Now this story is about my witnessing — through my white blue eyes (and yes I know even black people can have blue eyes) — racism. My first-hand, up-close experience with racists happened during those years in college. One evening she and I were strolling down the main “drag” going to a movie likely, when a Coke bottle was flung from a moving car, fortunately not hitting us, but with the two men in the car yelling “Heh man, your date’s a N — -! I won’t bother to fill in the rest of that incident, but then there was the white guy who saw us coming one evening, on campus, and got up on a table and put his hand on his heart and began belting “I met my little brown-eyed girl down by the riverside.” I won’t bother filling in the rest of that incident either.

Then there was getting fired from my gas station job for having introduced her in a cafe to the owner of the gas station. “How dare you introduce me to that black gal in public’! Oh, and then having my flying instructor in college say a “funny” diddy, which is way to vulgar to even repeat.

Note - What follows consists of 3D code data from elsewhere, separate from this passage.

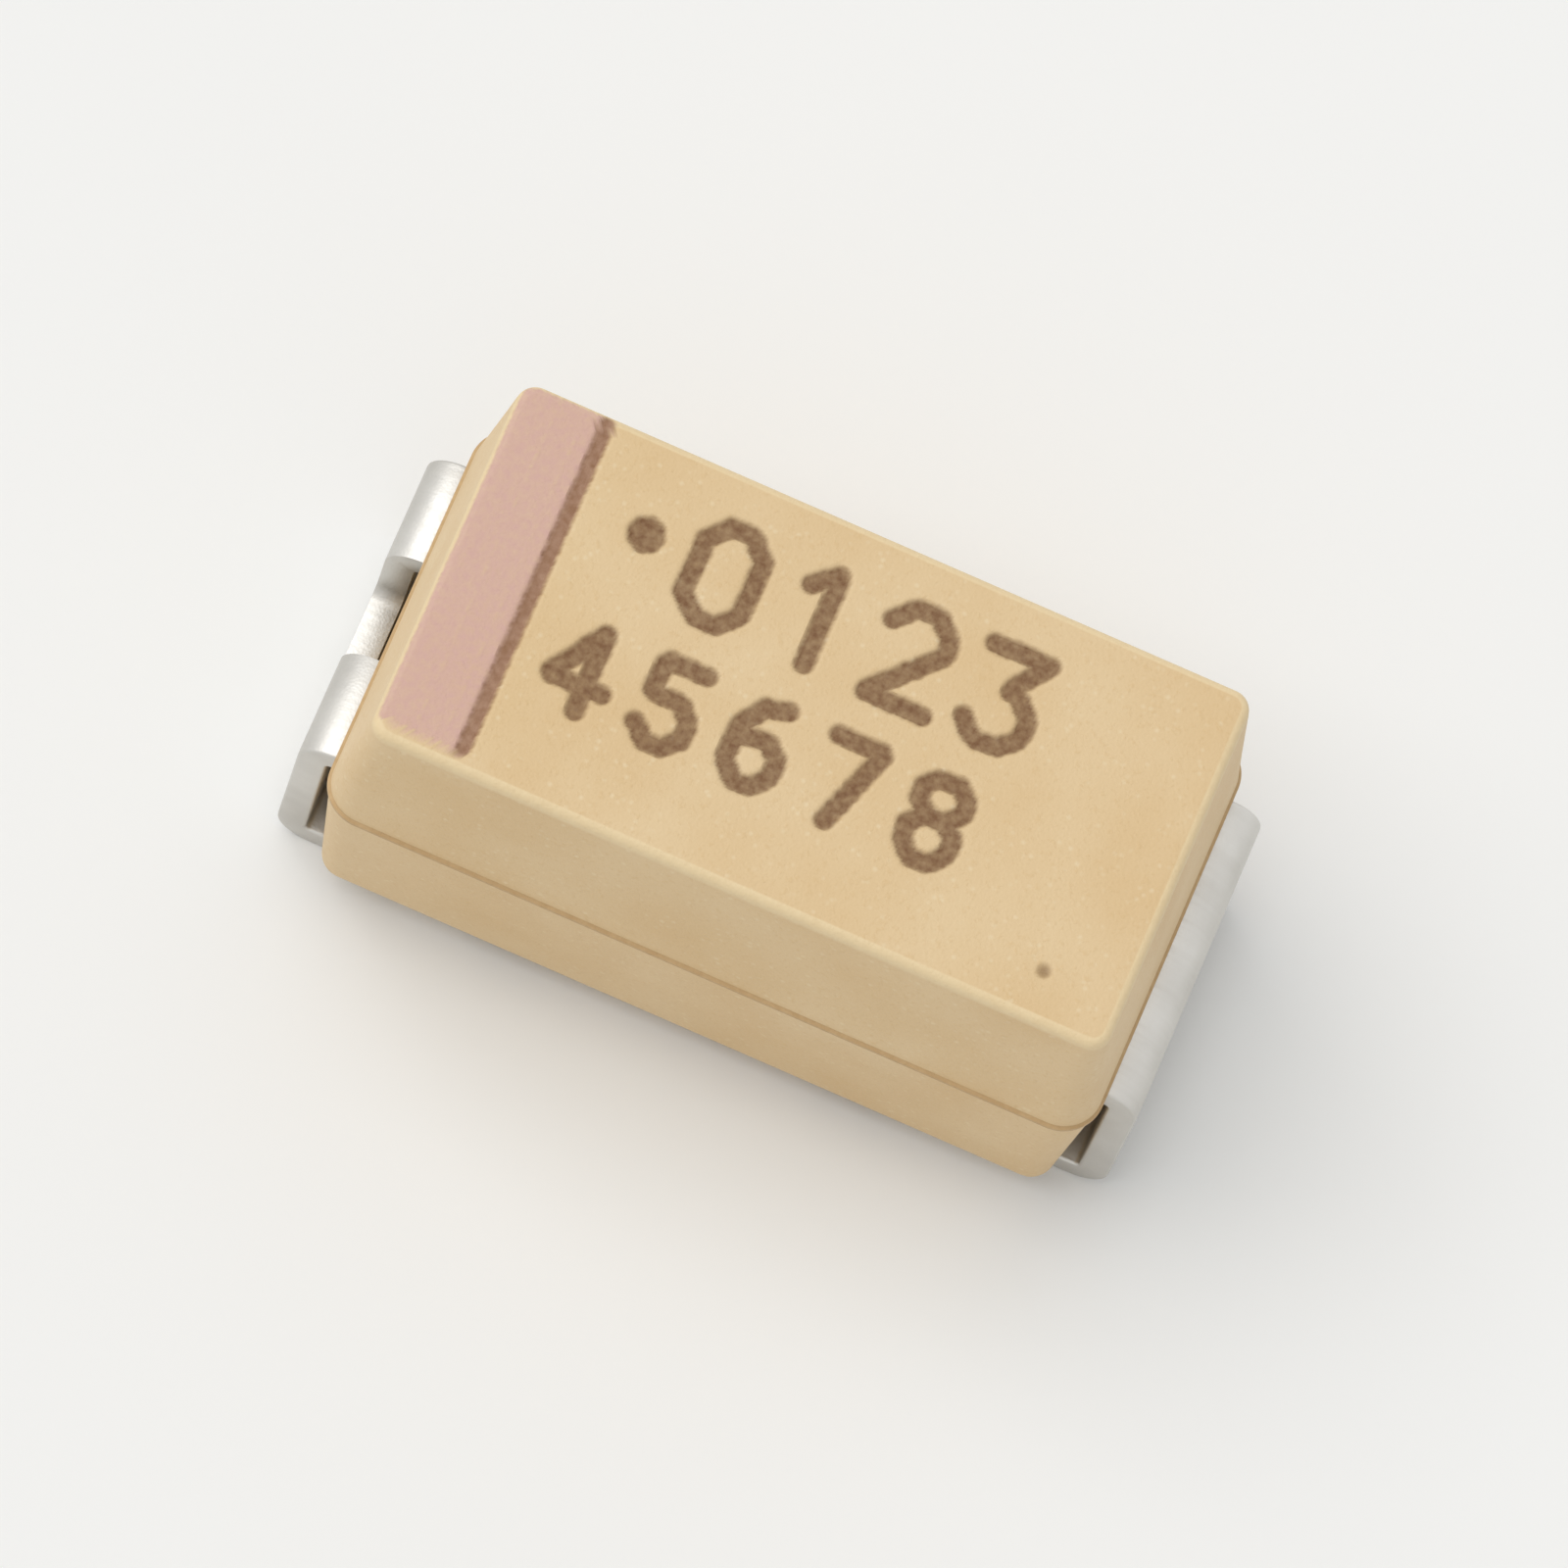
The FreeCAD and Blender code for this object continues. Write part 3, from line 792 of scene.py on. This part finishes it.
@dataclass
class MouldedCase:
    """The epoxy body: two drafted halves, a parting line, rounded edges and a glue pad.

    Every ring of the body is one core rectangle grown by a distance, which is also the ring's
    corner radius, so a ring is a growth and a height. `half` and `pad_half` are half the length
    and width of the body at its parting line and of its pad. Sizes are in millimetres and degrees.
    """

    half: Plan = (CASE_END, 0.8)
    top: float = 1.6
    underside: float = 0.14
    pad_face: float = 0.09
    pad_half: Plan = (0.55, 0.65)
    pad_radius: float = 0.06
    pad_edge: float = 0.01
    pad_knee: float = 0.3
    parting_growth: float = 0.156
    upper_draft: float = 7.0
    lower_draft: float = 5.0
    edge_radius: float = 0.035
    seam_proud: float = 0.009
    seam_half: float = 0.014
    support: float = 0.02
    arc_steps: int = 8
    mesh_step: float = 0.01
    pit: Pit = field(default_factory=Pit)

    @property
    def core(self) -> Plan:
        """Gives half the length and width of the body's core rectangle."""
        return self.half[0] - self.parting_growth, self.half[1] - self.parting_growth

    @property
    def pad_core(self) -> Plan:
        """Gives half the length and width of the pad's core rectangle."""
        return self.pad_half[0] - self.pad_radius, self.pad_half[1] - self.pad_radius

    def wall(self, height: float) -> float:
        """Gives a drafted wall's growth at a height."""
        draft = self.upper_draft if height > PARTING else self.lower_draft
        return self.parting_growth - abs(height - PARTING) * math.tan(math.radians(draft))

    def rounding(self, face: float, inward: int, draft: float) -> list[Plan]:
        """Gives the rings of the rounded edge between a level face and a drafted wall.

        Args:
            face: the level face's height.
            inward: one where the solid lies above the face, minus one where it lies below.
            draft: the wall's draft.

        Returns:
            Growth and height of each ring, from the face to the wall.
        """
        lean = math.radians(draft)
        radius = self.edge_radius
        middle = face + inward * radius
        centre = self.wall(middle) - radius / math.cos(lean)
        rings = []
        for step in range(self.arc_steps + 1):
            turn = math.pi / 2 + (lean - math.pi / 2) * step / self.arc_steps
            rings.append((centre + radius * math.cos(turn), middle - inward * radius * math.sin(turn)))
        return rings

    def ring(self, core: Plan, growth: float, height: float, cells: tuple[int, int]) -> list[Vector]:
        """Places one ring's points.

        Args:
            core: half the core rectangle's length and width.
            growth: how far the ring lies outside it.
            height: the ring's height.
            cells: how many steps the ring has along X and along Y.

        Returns:
            The points, anticlockwise from the front-left corner.
        """
        points = []
        for side in range(4):
            long, wide = core if side % 2 == 0 else core[::-1]
            turn = Matrix.Rotation(side * math.pi / 2, 3, "Z")
            for step in range(cells[side % 2]):
                share = 2 * step / cells[side % 2] - 1
                run = abs(share) * (long + math.pi / 4 * growth)
                angle = max(run - long, 0.0) / growth if growth else 0.0
                across = min(run, long) + growth * math.sin(angle)
                away = wide + growth * math.cos(angle)
                points.append(turn @ Vector((math.copysign(across, share), -away, height)))
        return points

    def seam(self) -> list[tuple[float, float, Mark | None]]:
        """Gives the rings of the flash that stands proud at the parting line, from above.

        Returns:
            Growth, height and mark of each ring.
        """
        half, rings = self.seam_half, []
        for away in (self.support, half, half / 2, -half / 2, -half, -self.support):
            height = PARTING + away
            drawn_in = self.wall(height) - self.seam_proud
            growth = self.parting_growth if abs(away) < half else drawn_in
            # the ridge's rings get the darker paint: flash and the seam's painted shadow
            rings.append((growth, height, Mark.SEAM if abs(away) <= half else None))
        return rings

    def levels(self) -> list[tuple[Plan, float, float, Mark | None]]:
        """Lists every ring from the top's border down and round to the glue pad.

        Returns:
            The core, growth, height and mark of each ring.
        """
        upper = self.rounding(self.top, -1, self.upper_draft)
        lower = self.rounding(self.underside, 1, self.lower_draft)
        high, low = upper[-1][1] - self.support, lower[-1][1] + self.support
        edge, knee = self.pad_edge, self.pad_edge * self.pad_knee
        pad = [
            (self.pad_radius + edge, self.underside),
            (self.pad_radius, self.underside - edge),
            (self.pad_radius, self.pad_face + edge),
            (self.pad_radius - knee, self.pad_face + knee),
            (self.pad_radius - edge, self.pad_face),
            (self.pad_radius - edge * 2, self.pad_face),
        ]
        return [
            (self.core, *upper[0], None),
            # the upper rounding's rings get the lighter paint: resin-rich edge and painted highlight
            *((self.core, *ring, Mark.ROUNDED) for ring in upper[1:]),
            (self.core, self.wall(high), high, None),
            *((self.core, *ring) for ring in self.seam()),
            (self.core, self.wall(low), low, None),
            *((self.core, *ring, None) for ring in reversed(lower)),
            *((self.pad_core, *ring, None) for ring in pad),
        ]

    def mesh(self) -> Mesh:
        """Builds the unmarked body: a fine grid for the top, and rings down from its border.

        Returns:
            A closed mesh in millimetres, with the attributes of its edges, its seam and the painted shade
            in its pit.
        """
        across, deep = cells = tuple(round(2 * half / self.mesh_step) for half in self.core)
        width = across + 1
        columns = [self.core[0] * (2 * column / across - 1) for column in range(width)]
        rows = [self.core[1] * (2 * row / deep - 1) for row in range(deep + 1)]
        points = [Vector((x, y, self.top)) for y in rows for x in columns]
        pitted = [self.pit.share(point) for point in points]
        points = [point - Vector((0, 0, self.pit.depth * share)) for point, share in zip(points, pitted)]
        starts = [row * width + column for row in range(deep) for column in range(across)]
        faces = [(k, k + 1, k + width + 1, k + width) for k in starts]
        marks = [None] * len(points)
        rim = list(range(across))
        rim += [across + k * width for k in range(deep)]
        rim += [deep * width + across - k for k in range(across)]
        rim += [(deep - k) * width for k in range(deep)]
        for core, growth, height, mark in self.levels():
            ring = self.ring(core, growth, height, cells)
            loop = list(range(len(points), len(points) + len(ring)))
            points += ring
            marks += [mark] * len(ring)
            faces += zip(rim, loop, loop[1:] + loop[:1], rim[1:] + rim[:1])
            rim = loop
        faces.append(tuple(reversed(rim)))
        mesh = plain_mesh("gold_epoxy_case", points, faces)
        # the pit's share also paints shade in it; the marked rings get the edge highlight and seam shadow
        shares = {Mark.PIT: pitted + [0.0] * (len(points) - len(pitted))}
        for kind in (Mark.ROUNDED, Mark.SEAM):
            shares[kind] = [float(mark is kind) for mark in marks]
        for kind, values in shares.items():
            mesh.attributes.new(kind.value, "FLOAT", "POINT").data.foreach_set("value", values)
        return mesh

    def build(self, finish: bpy.types.Material) -> None:
        """Moulds the case, marks it with the laser and hands it over.

        Args:
            finish: the moulded resin, which reads the marks.
        """
        scans, border, text = PolarityBand().scans(), PolarityBand().border(), Lettering().strokes()
        mesh = self.mesh()
        for laser in (
            LaserPass(Mark.BAND, scans, pitch=0.02, spot=0.024, depth=0.007, wander=0.002, seed=3),
            LaserPass(Mark.BORDER, border, pitch=0.024, spot=0.034, depth=0.012, wander=0.003, seed=5),
            LaserPass(Mark.STROKES, text, pitch=0.026, spot=0.045, depth=0.014, wander=0.003, seed=7),
        ):
            mesh = laser.burn(mesh, self.top, finish)
        finish_piece("gold_epoxy_case", mesh, "moulded_case")


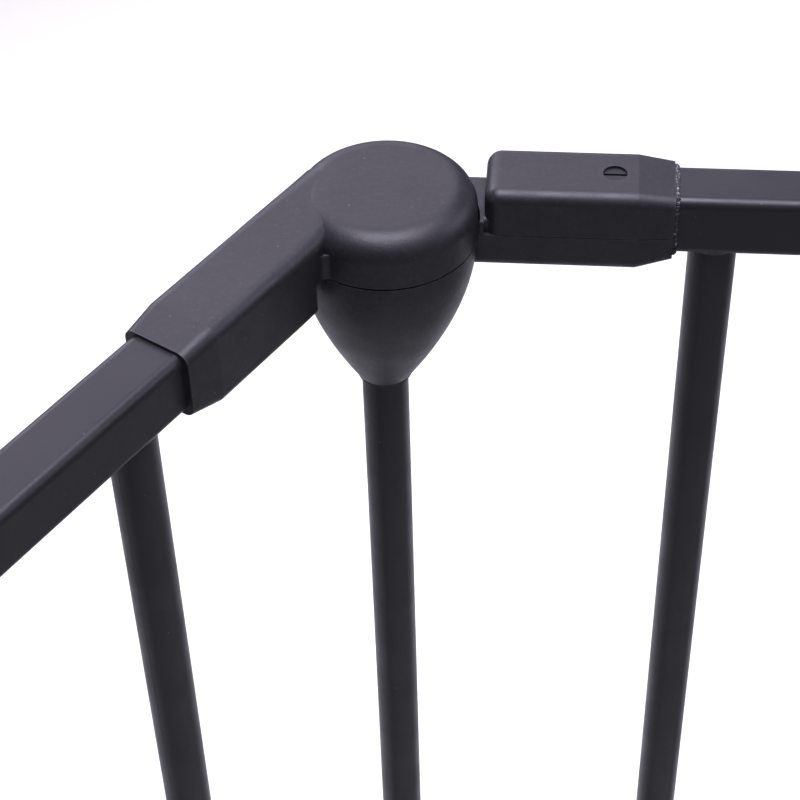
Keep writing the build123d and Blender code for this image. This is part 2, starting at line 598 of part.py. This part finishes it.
def wing():
    """Rails, bars and outer end of the wing."""
    y = WING_N
    xs = [WING_FIRST_BAR + i * BAR_PITCH for i in range(WING_BARS)]
    places = [(x, y) for x in xs]
    for i, x in enumerate(xs):
        put(f"wing_bar_{i + 1}", TO_WING * tube(x, y, BAR_BOTTOM, BAR_TOP, BAR_RADIUS, BAR_WALL))
    end = WING_END_S - OUTER_TUCK
    top = punched(rail(RAIL_START, end, y, RAIL_TOP), places, RAIL_TOP - RAIL_HEIGHT - 1, BAR_TOP)
    low = rail(RAIL_START, end, y, LOW_RAIL_BOTTOM + RAIL_HEIGHT)
    low = punched(low, places, BAR_BOTTOM, BAR_BOTTOM + 10)
    put("wing_top_rail", TO_WING * top)
    put("wing_bottom_rail", TO_WING * low)
    post = tube(WING_END_S, y, LOW_RAIL_BOTTOM + OUTER_POST_TUCK, RAIL_TOP - OUTER_POST_TUCK,
                BAR_RADIUS, BAR_WALL)
    put("wing_outer_post", TO_WING * post)
    fitting = end_fitting(WING_END_S, y)
    put("wing_upper_end_fitting", TO_WING * TO_TOP * fitting)
    put("wing_lower_end_fitting", TO_WING * at_bottom(fitting))
    put("wing_outer_foot", TO_WING * foot(WING_END_S, y, OUTER_FOOT_R))


def door_leaf():
    """The leaf that turns on its hinge stile."""
    y = SECTION_Y
    low_top = LEAF_RAIL_BOTTOM + RAIL_HEIGHT
    latch_x = LEAF_END_X - LATCH_STILE_INSET
    xs = [HINGE_UPRIGHT_X + (i + 1) * BAR_PITCH for i in range(LEAF_BARS)]
    for i, x in enumerate(xs):
        put(f"door_bar_{i + 1}", tube(x, y, low_top - BAR_INSERT, BAR_TOP, BAR_RADIUS, BAR_WALL))
    stile = tube(LEAF_AXIS_X, y, low_top - BAR_INSERT, BAR_TOP, STILE_R, 1.2)
    put("door_hinge_stile", stile + collar(BRACKET_ZS[0] + 8.3) + collar(BRACKET_ZS[1] + 8.3))
    put("door_latch_stile", tube(latch_x, y, low_top - BAR_INSERT, HOUSING_BOTTOM + 12,
                                 BAR_RADIUS, BAR_WALL))
    start = LEAF_AXIS_X - 8.5
    under = (RAIL_TOP - RAIL_HEIGHT - 1, BAR_TOP)
    over = (low_top - BAR_INSERT, low_top + 1)
    top = rail(start, HOUSING_START + HOUSING_SOCKET, y, RAIL_TOP)
    top = punched(top, [(x, y) for x in xs], *under)
    put("door_top_rail", punched(top, [(LEAF_AXIS_X, y)], *under, STILE_R))
    low = rail(start, LEAF_END_X - LEAF_RAIL_INSET, y, low_top)
    low = punched(low, [(x, y) for x in xs + [latch_x]], *over)
    put("door_bottom_rail", punched(low, [(LEAF_AXIS_X, y)], *over, STILE_R))
    plugs = [rail_plug(start, RAIL_TOP, -1), rail_plug(start, low_top, -1),
             rail_plug(LEAF_END_X - LEAF_RAIL_INSET, low_top, 1)]
    put("door_rail_plugs", Compound(children=[one(p) for p in plugs]))
    put("latch_housing", latch_housing())
    put("latch_bolt", latch_bolt())
    put("release_button", release_button())


def doorway_hardware():
    """Hinge brackets, keeper and feet of the doorway."""
    low, high = BRACKET_ZS
    put("lower_hinge_bracket", hinge_bracket(low))
    put("upper_hinge_bracket", hinge_bracket(high))
    put("bracket_screws", Compound(children=[one(bracket_screw(z + dz))
                                             for z in BRACKET_ZS
                                             for dz in (-BRACKET_SCREW_RISE, BRACKET_SCREW_RISE)]))
    put("latch_keeper", latch_keeper())
    put("upright_feet", upright_feet())


CLIP_ZS = {"lower": 75.0, "upper": 680.0}


def wall_clips():
    """Clips on the outer posts: section's face +X, the wing's face -Y."""
    a = radians(WING_ANGLE)
    wing_x = WING_END_S * cos(a) + WING_OFFSET * sin(a)
    wing_y = WING_END_S * sin(a) - WING_OFFSET * cos(a)
    for level, z in CLIP_ZS.items():
        clip = wall_clip(z)
        put(f"section_{level}_wall_clip", Pos(SECTION_END_X, SECTION_Y) * clip)
        put(f"wing_{level}_wall_clip", Pos(wing_x, wing_y) * Rot(0, 0, -90) * clip)
    print("wing outer post at", round(wing_x, 3), round(wing_y, 3))


def main():
    section_frame()
    corner_hardware()
    wing()
    door_leaf()
    doorway_hardware()
    wall_clips()
    os.makedirs("parts", exist_ok=True)
    for name, piece in PARTS.items():
        export_step(piece, f"parts/{name}.step")
    print(len(PARTS), "nodes; leaf axis", LEAF_AXIS_X, "section end", SECTION_END_X,
          "bolt", LEAF_END_X, "button", BUTTON_X, BUTTON_Z)


main()
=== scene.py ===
import json
import math
import bpy
import numpy as np
from mathutils import Matrix, Vector


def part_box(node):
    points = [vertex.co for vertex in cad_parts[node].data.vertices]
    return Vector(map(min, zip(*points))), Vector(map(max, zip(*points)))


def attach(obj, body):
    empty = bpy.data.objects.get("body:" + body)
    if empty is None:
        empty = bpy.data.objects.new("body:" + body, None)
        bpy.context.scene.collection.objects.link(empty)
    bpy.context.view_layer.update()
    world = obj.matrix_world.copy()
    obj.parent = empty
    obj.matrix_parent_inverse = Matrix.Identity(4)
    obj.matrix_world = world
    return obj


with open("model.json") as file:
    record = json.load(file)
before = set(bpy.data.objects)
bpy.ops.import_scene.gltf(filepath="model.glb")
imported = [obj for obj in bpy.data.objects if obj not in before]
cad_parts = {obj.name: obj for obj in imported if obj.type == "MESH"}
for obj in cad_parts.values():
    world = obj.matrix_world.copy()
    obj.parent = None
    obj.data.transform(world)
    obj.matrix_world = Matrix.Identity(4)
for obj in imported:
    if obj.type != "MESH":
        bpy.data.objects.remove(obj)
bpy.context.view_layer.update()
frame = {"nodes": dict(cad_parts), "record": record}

# ---- driving values, metres ---------------------------------------------------------
MM = 0.001
TAU = 2.0 * math.pi
NODES = frame["nodes"]
RECORD = frame["record"]
RAIL_LOW, RAIL_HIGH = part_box("hinge_side_top_rail")
RAIL_TOP = RAIL_HIGH.z


# ---- materials ----------------------------------------------------------------------
class Nodes:
    """A material's node tree with short ways to add and join nodes."""

    def __init__(self, name):
        self.material = bpy.data.materials.new(name)
        self.material.use_nodes = True
        self.tree = self.material.node_tree
        self.shader = self.tree.nodes["Principled BSDF"]
        self.place = self.add("ShaderNodeTexCoord")

    def add(self, kind, **values):
        """A new node, with its settings or sockets given by name."""
        node = self.tree.nodes.new(kind)
        for key, value in values.items():
            if hasattr(node, key) and key not in node.inputs:
                setattr(node, key, value)
            else:
                node.inputs[key.replace("_", " ")].default_value = value
        return node

    def join(self, a, out, b, into):
        """Link an output of one node to an input of another."""
        self.tree.links.new(a.outputs[out], b.inputs[into])

    def noise(self, scale, detail=3.0, roughness=0.55):
        """Noise with this many cells to the metre."""
        node = self.add("ShaderNodeTexNoise")
        node.inputs["Scale"].default_value = scale
        node.inputs["Detail"].default_value = detail
        node.inputs["Roughness"].default_value = roughness
        self.join(self.place, "Object", node, "Vector")
        return node

    def ramp(self, source, out, stops):
        """Colours by value, each stop a place and a colour."""
        node = self.add("ShaderNodeValToRGB")
        ramp = node.color_ramp
        while len(ramp.elements) < len(stops):
            ramp.elements.new(0.5)
        for element, (at, colour) in zip(ramp.elements, stops):
            element.position = at
            element.color = colour
        self.join(source, out, node, "Fac")
        return node

    def edge_wear(self, radius, strength):
        """Mask that rises where the surface turns sharply within the radius."""
        soft = self.add("ShaderNodeBevel")
        soft.samples = 4
        soft.inputs["Radius"].default_value = radius
        true = self.add("ShaderNodeNewGeometry")
        dot = self.add("ShaderNodeVectorMath", operation="DOT_PRODUCT")
        self.join(soft, "Normal", dot, 0)
        self.join(true, "Normal", dot, 1)
        turn = self.span(dot, "Value", 0.99, 0.80, 0.0, 1.0)
        patchy = self.span(self.noise(420.0, 3.0), "Fac", 0.45, 0.62, 0.15, 1.0)
        both = self.add("ShaderNodeMath", operation="MULTIPLY")
        self.join(turn, "Result", both, 0)
        self.join(patchy, "Result", both, 1)
        scaled = self.add("ShaderNodeMath", operation="MULTIPLY")
        self.join(both, "Value", scaled, 0)
        scaled.inputs[1].default_value = strength
        return scaled

    def blend(self, mask, out, under, colour):
        """The under colour with another colour laid over it by a mask. The mix node's
        colour sockets are 6 and 7 on the way in and 2 on the way out."""
        mix = self.add("ShaderNodeMix", data_type="RGBA")
        self.join(mask, out, mix, 0)
        self.tree.links.new(under, mix.inputs[6])
        mix.inputs[7].default_value = colour
        return mix.outputs[2]

    def bumps(self, *layers):
        """Stack bump layers, each a noise with its strength and depth in metres."""
        last = None
        for height, strength, depth in layers:
            bump = self.add("ShaderNodeBump")
            bump.inputs["Strength"].default_value = strength
            bump.inputs["Distance"].default_value = depth
            self.join(height, "Fac", bump, "Height")
            if last:
                self.join(last, "Normal", bump, "Normal")
            last = bump
        self.join(last, "Normal", self.shader, "Normal")

    def span(self, source, out, low, high, to_low, to_high):
        """The source's range stretched onto another range, and held at its ends."""
        node = self.add("ShaderNodeMapRange")
        for key, value in zip(("From Min", "From Max", "To Min", "To Max"),
                              (low, high, to_low, to_high)):
            node.inputs[key].default_value = value
        self.join(source, out, node, "Value")
        return node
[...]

He didn’t know I was dating my black, future wife, so that was a bit puzzling. I just gave him a quizzical look and changed the subject.

Upon graduating as an engineer, I received my USAF commission as a 2nd Lieutenant, and was off to pilot training in west Texas. There the fact that I was dating a black girl was no secret among some of my fellow cadets, and a couple of them even tried to injure me during a football keep-away session. About halfway through training I decided to quit, even though I was ranked at the midpoint of my class: one reason was that it was obvious that I was being ostracized, and I was not feeling like going to war in the air with men who were still so biased. After that, I got my orders to go to a missile base in North Dakota, after getting some training for a new job.

It was there that I was able to see clearly the racism practiced in the service, and from what I have read in the news over decades, even up to today, still exist and can even be rampant in some units. Several times I was called “N-lover” by superior officers, and there was little to no recourse I could take, especially since I was ready to say “adios” to the Air Force and cold weather.

Over the next 25 years of my married life, until losing my love to cancer, I can say that because of racism, our social lives were with black friends and family. My own parents and sister were accepting, and a few others from my hometown area, but socially whites and blacks just did not mix then — nor do they now from what I can tell from my life as a virtual suburban hermit today.

After I lost her, eventually I was blessed to become a godfather to six black children, and participated in their uprearing, and today they are all productive, professional adults. This I count as my greatest achievement in life. But I can say there were numerous incidents involving them over the years, from blatant racism to subtle bias, from one of my four year old girls being accused of trying to walk out of a store with a toy that the store did not even sell (she brought it into the store), to a suburban school trying to penalize my boys for wearing their “locs” below their ears. (Today their mother is a leader in the CROWN ACT movement in Texas — I suggest the reader looks up this movement.)

I give thanks every day that my black children got to where they are today without being overly scarred by racism, and that none were subjected to gun violence and of course, police brutality. This does not mean they will not be, although I pray daily, for anytime my black sons in their late 20-s to early 30’s could be pulled over and not know what awaits them.

So, this has been my testimony. I have seen all this through my own blue eyes.